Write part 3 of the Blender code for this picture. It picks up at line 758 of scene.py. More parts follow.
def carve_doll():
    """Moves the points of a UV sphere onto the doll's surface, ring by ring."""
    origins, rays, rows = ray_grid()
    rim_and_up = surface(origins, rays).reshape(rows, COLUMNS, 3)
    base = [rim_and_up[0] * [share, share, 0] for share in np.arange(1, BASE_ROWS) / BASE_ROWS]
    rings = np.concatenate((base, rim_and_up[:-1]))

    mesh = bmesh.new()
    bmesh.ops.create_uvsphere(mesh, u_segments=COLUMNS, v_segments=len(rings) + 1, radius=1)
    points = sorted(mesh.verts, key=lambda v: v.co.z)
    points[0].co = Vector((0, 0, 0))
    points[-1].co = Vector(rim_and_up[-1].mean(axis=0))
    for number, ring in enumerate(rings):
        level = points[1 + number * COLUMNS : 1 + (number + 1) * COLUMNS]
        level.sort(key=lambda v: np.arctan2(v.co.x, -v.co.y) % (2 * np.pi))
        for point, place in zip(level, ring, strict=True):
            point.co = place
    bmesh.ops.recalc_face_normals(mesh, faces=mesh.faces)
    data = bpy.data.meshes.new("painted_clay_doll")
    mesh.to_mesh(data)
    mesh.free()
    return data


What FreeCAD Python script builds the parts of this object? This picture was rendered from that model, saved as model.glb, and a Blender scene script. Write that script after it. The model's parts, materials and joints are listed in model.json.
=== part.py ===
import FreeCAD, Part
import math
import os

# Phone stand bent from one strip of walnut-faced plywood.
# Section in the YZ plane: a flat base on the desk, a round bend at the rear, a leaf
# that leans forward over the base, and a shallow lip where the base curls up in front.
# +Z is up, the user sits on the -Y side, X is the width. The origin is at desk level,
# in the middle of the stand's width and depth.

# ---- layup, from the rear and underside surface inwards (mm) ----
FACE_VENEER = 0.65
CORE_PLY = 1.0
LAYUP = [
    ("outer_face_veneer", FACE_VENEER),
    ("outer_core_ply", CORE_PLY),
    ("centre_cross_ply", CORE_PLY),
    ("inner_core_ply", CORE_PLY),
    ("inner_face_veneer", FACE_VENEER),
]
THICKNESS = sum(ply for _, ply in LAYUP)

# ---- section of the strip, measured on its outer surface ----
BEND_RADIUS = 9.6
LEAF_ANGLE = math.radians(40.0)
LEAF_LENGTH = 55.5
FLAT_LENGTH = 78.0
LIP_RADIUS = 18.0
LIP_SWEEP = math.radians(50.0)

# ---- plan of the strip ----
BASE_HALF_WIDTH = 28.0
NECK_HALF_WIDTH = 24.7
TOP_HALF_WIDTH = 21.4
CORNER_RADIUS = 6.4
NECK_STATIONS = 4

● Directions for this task
Pull out all lines from the entries above in which the word "FreeCAD" appears.

● Expected answer
What FreeCAD Python script builds the parts of this object? This picture was rendered from that model, saved as model.glb, and a Blender scene script. Write that script after it. The model's parts, materials and joints are listed in model.json.
import FreeCAD, Part